这种文化冲突常常又因情感表达方式不同而更形复杂。美国化的孩子通常会期待父母给予口头的鼓励和以肢体表达情感。相形之下,亚裔父母则认为让孩子有得住、有得花就表示了他们的爱意。

 

For these families, understanding is often a lifelong struggle. After all, bridging these two cultures is nothing less than harmonizing East and West.

对这些家庭而言,相互体谅常得花上一辈子的工夫。毕竟,要沟通这两种文化几乎不亚于要调合东方与西方世界。

 

Vocabulary

单词发音

 

census [ˋsɛnsəs] n. 人口普查;人口调查

ancestry [ˋænsɛstrɪ] n.(总称)祖先,列祖列宗

straddle [ˋstræd!] v. 跨立于; 横跨…的两边

authority [əˋθɔrətɪ] n. 权威,威信

self-determination [͵sɛlfdɪ͵tɝməˋneʃən] n. 自己决定

play out 结束 to perform to the end

hard [hɑrd] adj. 冷酷无情的;严厉的

stifling [ˋstaɪf!ɪŋ] adj.〔境况〕令人窒息的; 压制个性发挥的

compound [kɑmˋpaʊnd] v. 加重,使恶化; 使复杂化

affection [əˋfɛkʃən] n. 爱,感情,钟爱

nothing less than  与...一模一样

 

 

Sentence of the Day

ABCs are sometimes stuck between a rock and a hard place.

华裔美人有时身陷于进退两难之间,难以抉择。

 

between a rock and a hard place  进退维谷,左右为难

 

 

 

 

课文讲解

 

Lorraine is asking her Uncle Ting for advice:  萝琳向她叔叔丁恩征询意见:

 

L: Guess what, Uncle?

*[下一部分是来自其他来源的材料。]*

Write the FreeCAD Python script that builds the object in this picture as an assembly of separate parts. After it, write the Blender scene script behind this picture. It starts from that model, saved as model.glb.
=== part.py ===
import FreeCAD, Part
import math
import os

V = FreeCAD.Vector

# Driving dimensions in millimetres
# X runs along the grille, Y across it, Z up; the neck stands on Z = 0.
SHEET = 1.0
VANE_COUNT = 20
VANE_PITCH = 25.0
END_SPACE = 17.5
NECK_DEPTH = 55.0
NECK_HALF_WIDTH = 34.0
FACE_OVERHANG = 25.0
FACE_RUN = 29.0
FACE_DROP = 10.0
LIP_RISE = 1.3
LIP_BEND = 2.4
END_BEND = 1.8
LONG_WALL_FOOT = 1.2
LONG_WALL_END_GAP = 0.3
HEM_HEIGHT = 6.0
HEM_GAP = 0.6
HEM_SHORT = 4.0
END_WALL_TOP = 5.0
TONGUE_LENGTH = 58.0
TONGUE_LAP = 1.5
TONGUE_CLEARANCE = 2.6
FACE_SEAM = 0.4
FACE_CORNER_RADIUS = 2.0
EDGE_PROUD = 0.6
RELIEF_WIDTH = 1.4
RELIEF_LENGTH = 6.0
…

I’m getting married! But I don’t know how to tell Dad!

你知道吗,叔叔?我要结婚了!但不知道要如何向父亲启齿!

 

T: What? I didn’t even know you had a boyfriend!

真的?!我甚至不知道妳有男朋友呢!

 

L: Actually, Rick and I have been dating for years. Everyone known except for the family because …. Well, he’s white.

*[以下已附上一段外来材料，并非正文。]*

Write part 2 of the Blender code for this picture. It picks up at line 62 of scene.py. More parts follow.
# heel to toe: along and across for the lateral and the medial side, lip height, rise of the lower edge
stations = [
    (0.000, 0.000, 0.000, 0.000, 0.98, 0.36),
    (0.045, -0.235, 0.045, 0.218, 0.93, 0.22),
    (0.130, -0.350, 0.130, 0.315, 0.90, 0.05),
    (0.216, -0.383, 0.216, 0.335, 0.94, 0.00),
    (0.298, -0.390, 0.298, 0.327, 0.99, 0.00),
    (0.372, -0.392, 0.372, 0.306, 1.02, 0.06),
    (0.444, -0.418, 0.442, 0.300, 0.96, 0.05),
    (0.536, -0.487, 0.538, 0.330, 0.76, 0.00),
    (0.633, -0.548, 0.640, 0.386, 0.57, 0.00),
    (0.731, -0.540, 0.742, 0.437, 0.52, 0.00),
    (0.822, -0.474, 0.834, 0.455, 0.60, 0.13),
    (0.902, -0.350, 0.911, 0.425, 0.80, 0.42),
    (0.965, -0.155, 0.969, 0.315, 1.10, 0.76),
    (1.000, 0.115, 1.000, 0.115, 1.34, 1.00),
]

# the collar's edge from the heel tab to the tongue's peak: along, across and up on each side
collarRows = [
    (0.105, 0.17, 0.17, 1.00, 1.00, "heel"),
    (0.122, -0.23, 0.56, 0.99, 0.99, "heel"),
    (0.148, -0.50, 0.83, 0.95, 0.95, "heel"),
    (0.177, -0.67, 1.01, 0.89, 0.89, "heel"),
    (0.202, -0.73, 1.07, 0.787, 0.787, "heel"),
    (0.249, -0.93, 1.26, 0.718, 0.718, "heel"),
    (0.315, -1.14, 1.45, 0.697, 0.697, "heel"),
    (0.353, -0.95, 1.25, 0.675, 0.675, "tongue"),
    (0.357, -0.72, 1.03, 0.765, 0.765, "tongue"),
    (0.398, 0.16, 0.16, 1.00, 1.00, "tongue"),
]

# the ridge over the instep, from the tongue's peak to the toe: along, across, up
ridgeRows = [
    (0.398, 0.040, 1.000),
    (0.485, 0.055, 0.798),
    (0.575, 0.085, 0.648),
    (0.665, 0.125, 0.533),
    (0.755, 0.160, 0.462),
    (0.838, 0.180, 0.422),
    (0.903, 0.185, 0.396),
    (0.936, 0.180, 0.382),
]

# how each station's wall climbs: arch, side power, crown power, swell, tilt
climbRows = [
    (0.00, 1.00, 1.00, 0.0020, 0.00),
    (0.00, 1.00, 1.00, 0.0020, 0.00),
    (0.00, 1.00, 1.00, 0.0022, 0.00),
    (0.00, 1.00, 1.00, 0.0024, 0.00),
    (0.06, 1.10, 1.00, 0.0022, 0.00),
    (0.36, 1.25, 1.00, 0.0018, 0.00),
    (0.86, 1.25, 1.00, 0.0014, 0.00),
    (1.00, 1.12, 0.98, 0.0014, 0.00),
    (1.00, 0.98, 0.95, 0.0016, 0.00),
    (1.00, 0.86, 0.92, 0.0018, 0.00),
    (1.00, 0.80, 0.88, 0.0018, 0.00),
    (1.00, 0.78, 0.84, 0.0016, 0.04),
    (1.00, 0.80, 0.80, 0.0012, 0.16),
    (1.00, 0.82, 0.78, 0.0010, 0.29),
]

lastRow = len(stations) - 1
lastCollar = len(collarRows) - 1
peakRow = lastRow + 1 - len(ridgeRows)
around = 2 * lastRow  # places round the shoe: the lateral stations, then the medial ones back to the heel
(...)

事实上,瑞克和我已经约会好几年了。除了家人外每个人都知道,因为…嘛,他是白种人。

 

T: So what? Your dad may be old-fashioned but he has lived in the U.S. for many years. Just have a heart-to-heart with him.

白种人又怎样?妳爸爸或许古板,但是他已经住在美国很多年了。只要和他开诚布公地谈一谈就可以了。

 

L: That’s the problem. Our conversations mainly consist of him scolding me and telling me what I should do with my life. I don’t know how to talk him as an adult.

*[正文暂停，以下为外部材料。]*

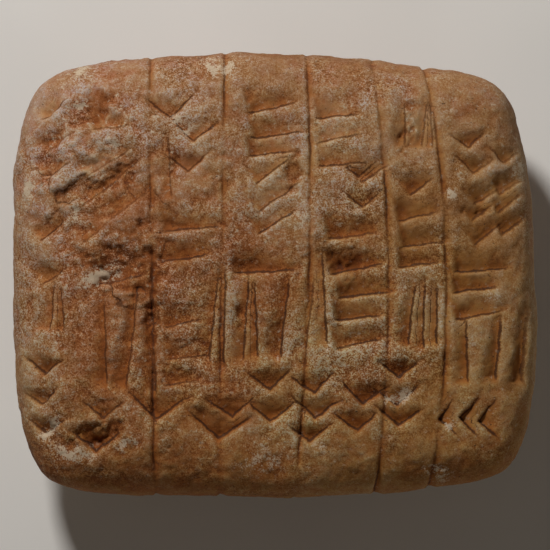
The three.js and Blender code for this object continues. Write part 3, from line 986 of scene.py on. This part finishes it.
    @staticmethod
    def quads(index: Array, flipped: bool) -> Array:
        """Four-cornered faces of a grid, counter-clockwise seen from +Z, or the other way round."""
        corners = [index[:-1, :-1], index[:-1, 1:], index[1:, 1:], index[1:, :-1]]
        if flipped:
            corners.reverse()
        return np.stack([corner.ravel() for corner in corners], axis=-1)


@dataclass(frozen=True)
class Stop:
    """One stop of a colour ramp."""

    place: float
    colour: tuple[float, float, float]


@dataclass(frozen=True)
class Mottle:
    """How the mottle group is used: blotch width in mm, its layers, and the values for 0 and 1."""

    size: float
    detail: float
    roughness: float
    low: float
    high: float
    shift: float = 0.0


class NodeSheet:
    """A node tree being laid out, with short ways to add a node and to join sockets."""

    def __init__(self, tree: bpy.types.NodeTree) -> None:
        """Starts with an empty tree."""
        self.tree = tree
        tree.nodes.clear()

    def add(
        self, kind: str, settings: dict | None = None, inputs: dict | None = None
    ) -> bpy.types.Node:
        """Adds a node.

        Args:
            kind: the node's type name.
            settings: properties of the node.
            inputs: for each input, a value, or an output socket to join to it.

        Returns:
            The node.
        """
        node = self.tree.nodes.new(kind)
        for name, value in (settings or {}).items():
            setattr(node, name, value)
        for name, value in (inputs or {}).items():
            socket = node.inputs[name]
            if isinstance(value, Socket):
                self.tree.links.new(value, socket)
            else:
                socket.default_value = value
        return node

    def math(self, operation: str, first: Socket | float, second: Socket | float) -> Socket:
        """Result of a sum on two values or sockets, kept within 0 to 1."""
        settings = {"operation": operation, "use_clamp": True}
        return self.add("ShaderNodeMath", settings, {0: first, 1: second}).outputs[0]

    def remap(
        self, value: Socket, low: float, high: float, to_low: float = 0.0, to_high: float = 1.0
    ) -> Socket:
        """Value stretched smoothly so that low becomes to_low and high becomes to_high."""
        settings = {"interpolation_type": "SMOOTHSTEP"}
        inputs = {"Value": value, "From Min": low, "From Max": high}
        inputs |= {"To Min": to_low, "To Max": to_high}
        return self.add("ShaderNodeMapRange", settings, inputs).outputs[0]

    def total(self, values: dict[str, Socket], weights: dict[str, float], start: float) -> Socket:
        """Start plus the sum of the named values, each times its weight."""
        return self.weighted([(values[name], weight) for name, weight in weights.items()], start)

    def weighted(self, terms: list[tuple[Socket, float]], start: float) -> Socket:
        """Start plus the sum of each term's socket times its weight."""
        total = start
        for socket, weight in terms:
            inputs = {0: socket, 1: weight, 2: total}
            total = self.add("ShaderNodeMath", {"operation": "MULTIPLY_ADD"}, inputs).outputs[0]
        return total

    def ramp(self, value: Socket, stops: tuple[Stop, ...]) -> Socket:
        """Colour read off a ramp of stops at value."""
        node = self.add("ShaderNodeValToRGB", None, {"Fac": value})
        elements = node.color_ramp.elements
        for number, stop in enumerate(stops):
            element = elements[number] if number < 2 else elements.new(stop.place)
            element.position = stop.place
            element.color = (*stop.colour, 1.0)
        return node.outputs["Color"]

    def mix(
        self,
        factor: Socket | float,
        first: Socket | Colour,
        second: Socket | Colour,
        blend: str = "MIX",
    ) -> Socket:
        """Two colours mixed by factor.

        Args:
            factor: a value or socket from 0, the first colour, to 1, the second.
            first: a colour or socket.
            second: a colour or socket.
            blend: the way of mixing.

        Returns:
            The colour socket.
        """
        settings = {"data_type": "RGBA", "blend_type": blend, "clamp_factor": True}
        node = self.add("ShaderNodeMix", settings)
        for index, value in ((0, factor), (6, first), (7, second)):
            if isinstance(value, Socket):
                self.tree.links.new(value, node.inputs[index])
            else:
                node.inputs[index].default_value = value
        return node.outputs[2]


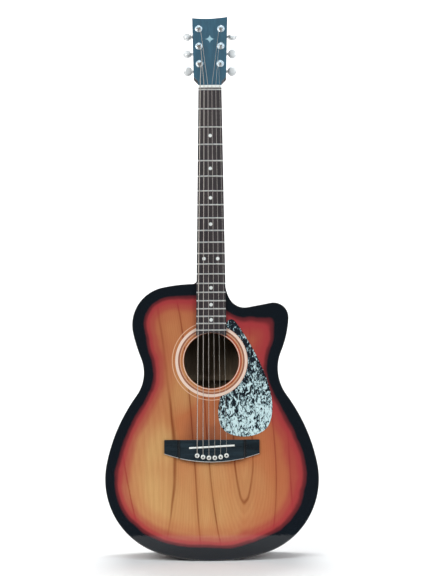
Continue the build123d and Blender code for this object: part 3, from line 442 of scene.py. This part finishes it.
# ---- pieces ------------------------------------------------------------------------------------
def new_piece(name, mesh, finish, body, replaced=()):
    piece = bpy.data.objects.new(name, mesh)
    bpy.context.scene.collection.objects.link(piece)
    dress(piece, finish)
    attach(piece, body)
    if replaced:
        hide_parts(*replaced)
    return piece


def line_with(piece, finish, chosen):
    """Give the chosen faces of a piece a second finish."""
    piece.data.materials.append(FINISHES[finish])
    for polygon in piece.data.polygons:
        if chosen(polygon):
            polygon.material_index = 1


def smooth(mesh, sharp_degrees=32.0):
    mesh.polygons.foreach_set("use_smooth", [True] * len(mesh.polygons))
    mesh.set_sharp_from_angle(angle=radians(sharp_degrees))


def segment_distance(points, starts, ends):
    """Distance of each point to the nearest of many segments, all in a plane."""
    along = ends - starts
    length = np.maximum((along ** 2).sum(1), 1e-12)
    nearest = np.full(len(points), 1e9)
    for first in range(0, len(points), CHUNK):
        chunk = points[first:first + CHUNK, None, :] - starts[None]
        share = np.clip((chunk * along).sum(2) / length, 0, 1)
        gap = chunk - share[..., None] * along
        nearest[first:first + CHUNK] = np.sqrt((gap ** 2).sum(2).min(1))
    return nearest


def inside(points, starts, ends):
    """Whether each point lies inside the closed loops, by counting crossings."""
    hit = np.zeros(len(points), int)
    for (x0, z0), (x1, z1) in zip(starts, ends):
        if z0 == z1:
            continue
        crosses = (points[:, 1] < max(z0, z1)) & (points[:, 1] >= min(z0, z1))
        at = x0 + (points[:, 1] - z0) * (x1 - x0) / (z1 - z0)
        hit += crosses & (points[:, 0] < at)
    return hit % 2 == 1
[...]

问题就在这里。我们的谈话内容多半是他数落我,告诉我我该如何过活。

 

T: I understand. But you must remember: he believes his behavior shows he’s concerned. You can’t compare our family with western families.

我了解。不过妳必须记住:他相信他的行为表示关切。妳不能拿自己家和西方家庭比。

 

L: I’ve noticed. My friends talk about personal matters with their parents. But I can’t even imagine that.

我早注意到了。我朋友都和他们父母谈私事,但是我连想都不敢想。

 

T: That’s how your parents were brought up. If you want to understand them, you’ll have to discover your roots. But you’ve already made your decision, haven’t you?

妳父母也是这种方式教养长大的。若妳想了解他们,妳得先寻根。不过妳已经先作成决定了,对吧?

 

L: Of course. It’s my life, so it’s my decision. I just hope he’ll accept it.

当然。这是我的生活,所以得自己下决定。我只希望他能够接受这个决定。

 

T: He will, but not if you speak to him in that tone. Give him face and be sensitive of his perspective. He’ll come around.

他会的,但是不要用那种语气和他谈话。给他点面子,站在他立场替他想想看,他到头来会答应的。

 

 

by Howie Phung

 

Vocabulary

课文讲解

 

old-fashioned [ˋoldˋfæʃənd] adj. 老派的,守旧的

heart-to-heart 真诚坦率地, 倾心地 very sincere and honest

scold [skold] v. 骂,责骂

concerned [kənˋsɝnd] adj. 关心的; 挂虑的,担心的

root [rut] n. 祖先 N-PLURAL 根脉; 祖籍; 血统; 根基

face [fes] n. 面子,尊严

come around 让步;改变立场  change one's position or opinion

 

Sentence of the Day

Traditional parents often believe that if you spare the rod, you spoil the child.

传统父母经常认为教育子女不打不成器。